Viernes Santo
No es un puente de chiringuito, se conmemora lo irrepetible, el momento más importante de la historia y el que le otorga un sentido
Cuando nadie se acuerde de los sofistas, plutócratas, cotillas, o estadistas y comediantes –que a veces es ya lo mismo– de nuestra era, la humanidad seguirá recordando y venerando lo que pasó en el primer Viernes Santo en el Gólgota de Jerusalén, el «lugar de la calavera». Como explicó el expansivo Chesterton con la fascinación de un católico de conversión reciente, aquel día sucedió el imposible absoluto, «el creador de lo más alto imaginable pasando por el nadir de la curva más baja del cosmos». Y el efecto de tanto dolor fue la cura para todos nosotros: «El soplo de esta nube negra de muerte viene sobre el mundo como un viento de vida eterna, por el que todas las cosas se despiertan y están vivas».

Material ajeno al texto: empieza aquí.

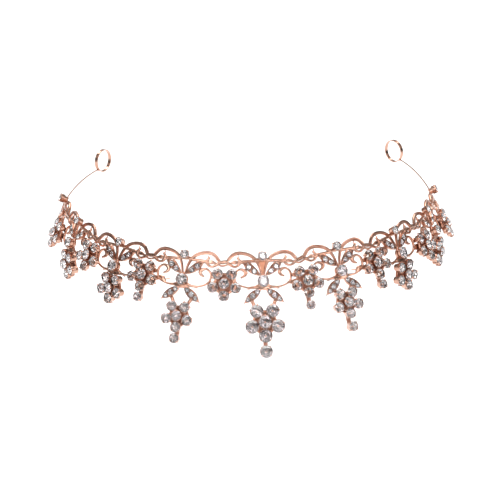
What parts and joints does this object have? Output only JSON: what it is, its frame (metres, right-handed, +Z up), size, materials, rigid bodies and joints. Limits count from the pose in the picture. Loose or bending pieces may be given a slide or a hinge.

Jesús, Dios, carga con el mal del mundo y con la muerte más dura y oprobiosa posible nos libera de él. Ninguno de los padecimientos que nos puedan ocurrir alcanzarán jamás aquellos extremos. Jesucristo soportó la tortura psicológica de conocer de antemano todos los detalles exactos de la brutalidad que le esperaba. Soportó la traición de sus leales, con Judas entregándolo por unas monedas y Pedro renegando de él con humana y triple cobardía. Soportó un juicio injusto, absurdo. Soportó la corona de espinas, que ensangrentó su rostro; el cetro de caña y el manto púrpura para ridiculizarlo; el salvaje flagelo romano, que lo dejó tan debilitado que no pudo portar por sí solo hasta el Calvario el travesero horizontal de la cruz, como era costumbre, teniendo que ser auxiliado por Simón de Cirene. Renunció al vino con hiel, con el que se narcotizaba a los reos, para no ahorrarse nada del dolor de la crucifixión, la pena de muerte más dura y odiosa. Sufrió las chanzas de los soldados romanos; la burla de los sacerdotes, escribas y ancianos del Sanedrín; la de los curiosos que se habían acercado a ver el espectáculo de la crucifixión de aquel extraño profeta del perdón y hasta la mofa de los propios insurrectos clavados a su vera en la cruz.
Los cristianos recordamos en el día de hoy que Jesús llevó el amor más allá de cualquier frontera inimaginable. Creemos, como aquel centurión arrepentido al pie de la cruz, que «realmente era el hijo de Dios». Sabemos, y nos sigue suscitando un asombro nunca lo suficientemente agradecido, que se entregó al suplicio en nuestro beneficio y para limpiar toda nuestra cochambre moral.
Viernes Santo. La devoción del pueblo abarrotando las procesiones de las viejas ciudades españolas, un fervor que no va a menos, sino a más. El recogimiento en las iglesias. Los rezos privados. O la música, escuchando como cada año «La Pasión según San Mateo» del matemático Bach, que en una penumbra buscada levanta de manera infalible sus catedrales sonoras.
Nick Cave, poeta barroco y yonqui en su juventud de ángel caído, se ha confiado a Dios tras una larga búsqueda. Conmovido, recita su alabanza «al esplendor, el glorioso esplendor de Dios». En Roma, el Papa sigue adelante sobreponiéndose a sus fatigas y pide «que no haya nadie tan desesperado que no pueda encontrar a Dios». En las calles estrechas de los cascos viejos huele a incienso. En los frentes de batalla puede que paren por un rato los disparos de aquellos que no han entendido nada.
La verdad suprema relampaguea sobre un mundo donde ya casi todo es de usar y tirar.